The other data point to note is the 15% increase in the number of task and deliver order protests to GAO last year.

Legal experts couldn’t point to a specific reason for the increase, other than agencies are spending more money through multiple award and governmentwide acquisition contracts than ever before.

Crusius said the reason these types of protests haven’t increased even more dramatically may be because vendors have an ongoing relationship with agencies under these types of contracts and they don’t want to sour it.

Finally, one last data point from Crowell and Moring’s Burton.

He pointed out that GAO held hearings for just 1%, or just nine cases, out of more than 2,149 cases filed in 2020. That is way down from 2011 (8%) and 2009 (12%) when many more cases received hearings.

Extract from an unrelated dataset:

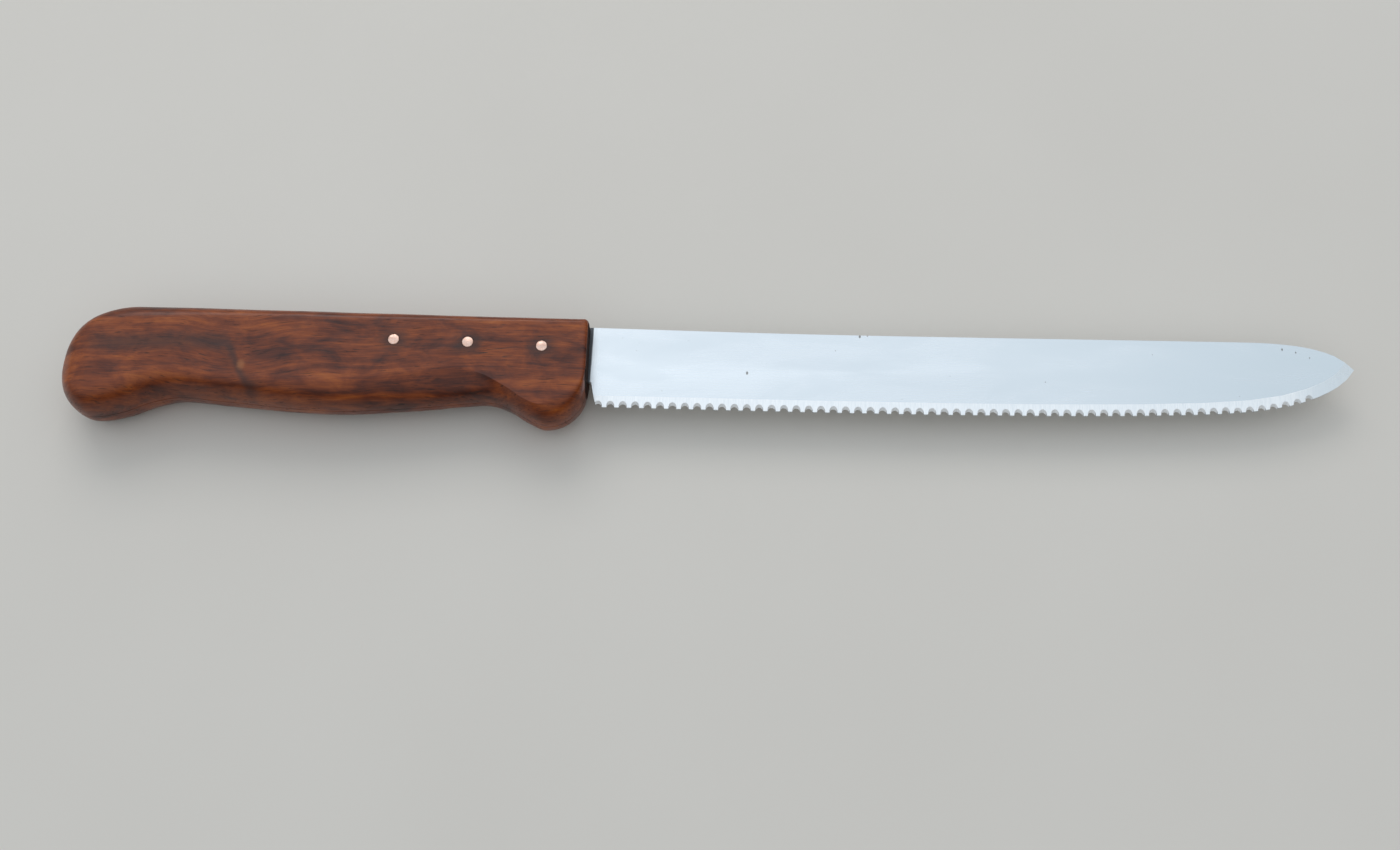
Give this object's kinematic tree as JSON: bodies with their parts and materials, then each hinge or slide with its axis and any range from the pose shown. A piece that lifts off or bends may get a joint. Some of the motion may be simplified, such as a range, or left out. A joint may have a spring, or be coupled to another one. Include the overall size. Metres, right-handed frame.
{
  "type": "bread knife",
  "caption": "Serrated kitchen bread knife: flat steel blade with scalloped edge, half tang held in a two-piece sculpted wooden handle by copper pins.",
  "frame": {"origin": "centre of the bounding box in X and Y, on the lowest side of the handle in Z, so the knife lies on its left side", "axes": "+X from butt to tip, +Y from cutting edge to spine, +Z out of the blade's ground side; the blade's flat is parallel to XY"},
  "size_m": [0.3388, 0.0292, 0.0189],
  "materials": {
    "steel": "polished, fine lengthwise scratches",
    "wood": "oiled and polished reddish hardwood, semi-gloss",
    "glue": "cured dark epoxy",
    "copper": "copper rod, peened and filed flush"
  },
  "bodies": {
    "root": {"blade": "steel", "right_scale": "wood", "left_scale": "wood", "glue_bed": "glue", "front_pin": "copper", "middle_pin": "copper", "rear_pin": "copper"}
  },
  "joints": []
}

“I think this shows the bid protest process is pretty much a paper process, a review of paper records. I’m not sure if GAO just doesn’t feel like they need oral testimony and can just make a decision based on the administrative record,” Burton said. “It’s only in complex cases and usually something that has to do with cost and price that GAO thinks hearings would be beneficial. I think there are plenty of cases where live testimony has a role to play. The analogy I would use is in the civil or criminal court system. They seem to understand the value of having testimony and witnesses. I’m not sure why GAO is different in that regard.”